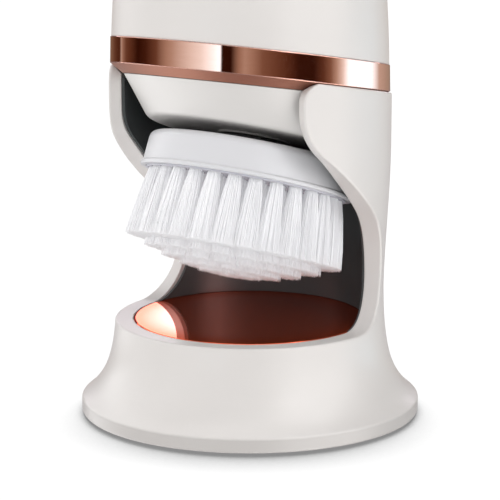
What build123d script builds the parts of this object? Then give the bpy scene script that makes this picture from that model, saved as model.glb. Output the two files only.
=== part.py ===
from build123d import *
from math import asin, cos, pi, radians, sin, sqrt, tan
import os

# Facial cleansing brush standing head down in its charging holder.
# Millimetres. +Z up, the open side of the holder faces -Y, origin at the centre of the underside.

# Driving dimensions: the holder
foot_gap = 0.3            # the shell stands this far above the table, on its rubber ring
foot_radius = 32.5
foot_height = 3.0
rim_z = 18.2              # top of the base, round the disc
disc_radius = 22.5
plate_z = 14.4            # underside of the base's top plate
wall_shape = [(28.04, 8.33), (26.53, 13.25), (25.9, 18.2), (25.66, 24.5), (25.9, 32.0),
              (26.35, 40.0), (26.72, 48.0), (26.8, 56.0), (26.77, 64.0)]
wall_low_bore = 22.5
wall_top_bore = 24.4
liner_wall = 0.5
liner_setback = 0.9

# The side outline of the holder's open front, from the top down to the rim
edge_y = -14.9
back_y = 8.6              # the opening reaches back to here, above the rim
corner_bend = 3.5
corner_z = 66.7
upper_bend_z = 60.9
upper_bend = 10.4
lower_bend = 17.0
bend_angle = 49.5
slope_length = 18.26
rim_bend = 10.0

# Driving dimensions: the brush
band_tilt = 10.3
band_low_z = 64.67
band_high_z = 69.6
band_radius = 26.5
head_tilt = 18.3
head_origin = (0, -1.3, 44.4)     # centre of the head's lip
lip_radius = 20.1
head_top_radius = 19.6
head_height = 6.8
neck_floor = 9.0                  # along the head axis, from the lip
neck_low_radius = 20.7
neck_high_radius = 23.8
neck_wall = 2.0
handle_side = [(26.2, 69.6), (25.8, 78.5), (23.9, 100.0), (20.9, 130.0), (18.8, 160.0), (18.0, 180.0)]
handle_top = 191.5
power_z = 128
mode_z = 110
lens_z = 142
spigot_radius = 23.2

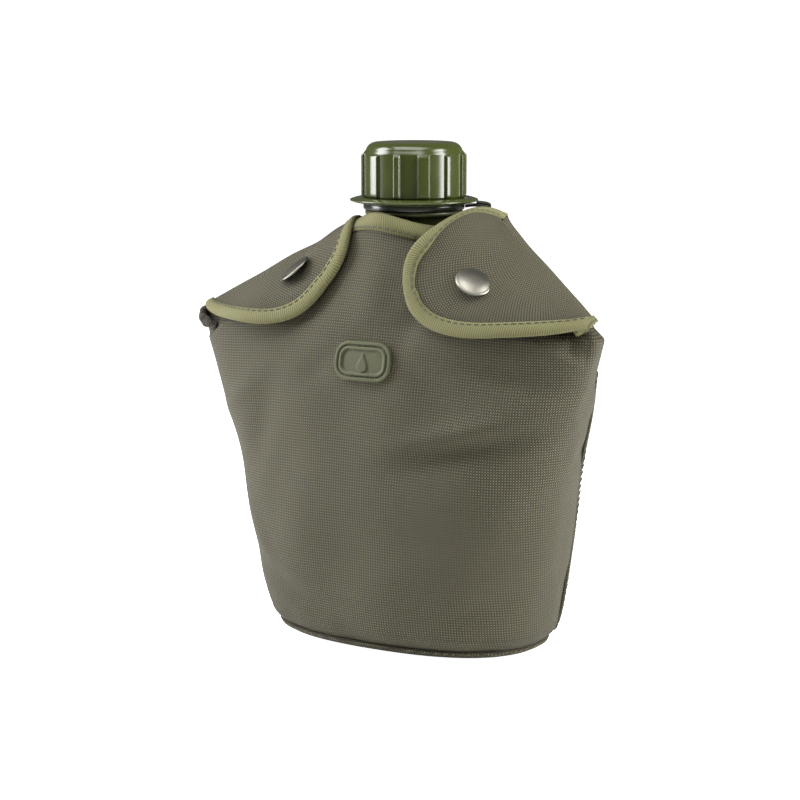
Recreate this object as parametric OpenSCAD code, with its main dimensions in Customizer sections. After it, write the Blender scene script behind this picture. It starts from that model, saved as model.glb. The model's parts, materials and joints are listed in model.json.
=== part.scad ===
// Canteen: a moulded bottle with a screw cap, held in a lined fabric cover.
// Millimetres, +Z up. Origin at the middle of the face it stands on, front facing -Y.

/* [Cover] */
// Half width of the cavity at the two shoulder corners
ear_half_w = 91.5; // [87:0.5:95]
// Height of the shoulder corners
ear_z = 133.5; // [130:0.5:136]
// Half width of the cavity where the shoulders meet the neck opening
neck_half_w = 31; // [29:0.5:34]
// Height where the shoulders meet the neck opening
neck_z = 172; // [168:1:174]
// Height of the top edge of the cover
cover_top_z = 177; // [175.5:0.5:179]
// Thickness of the woven cover cloth
cloth_t = 1.8; // [1.4:0.1:2.2]
// Thickness of the pile lining
pile_t = 2.6; // [2:0.1:3]

/* [Flaps] */
// Thickness of a flap
flap_t = 1.6; // [1.2:0.1:1.8]
// Width of the binding tape on the flap edge
tape_w = 5.5; // [4:0.5:7]
// Diameter of the snap fastener cap
snap_d = 15; // [12:0.5:16]
// Sideways place of the right snap fastener; the left one sits snap_shift nearer the middle
snap_x = 41; // [38:0.5:42]
// Height of the right snap fastener
snap_z = 150.5; // [147:0.5:151.5]

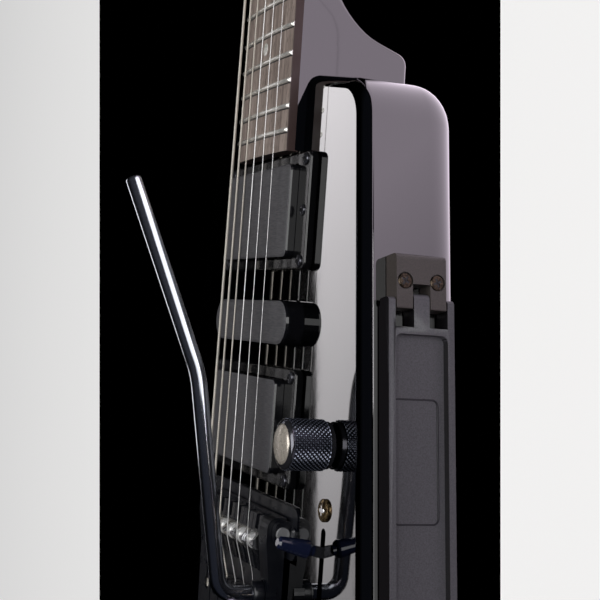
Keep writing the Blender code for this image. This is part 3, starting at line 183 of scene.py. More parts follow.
====
THE EXERCISE: Quote exactly the opening line of the material above and every line after it, up to and including the line that contains "# Millimetres. +Z".

SOLUTION TO THE EXERCISE:
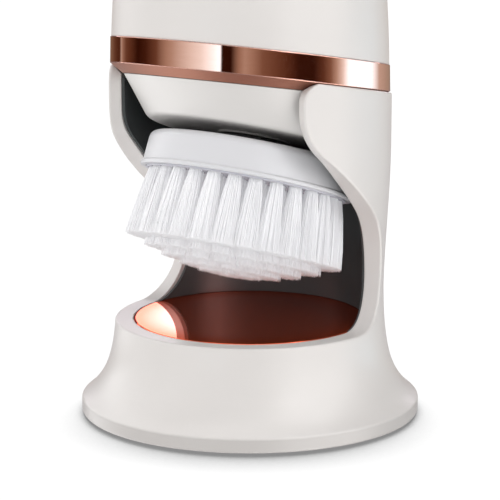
What build123d script builds the parts of this object? Then give the bpy scene script that makes this picture from that model, saved as model.glb. Output the two files only.
=== part.py ===
from build123d import *
from math import asin, cos, pi, radians, sin, sqrt, tan
import os

# Facial cleansing brush standing head down in its charging holder.
# Millimetres. +Z up, the open side of the holder faces -Y, origin at the centre of the underside.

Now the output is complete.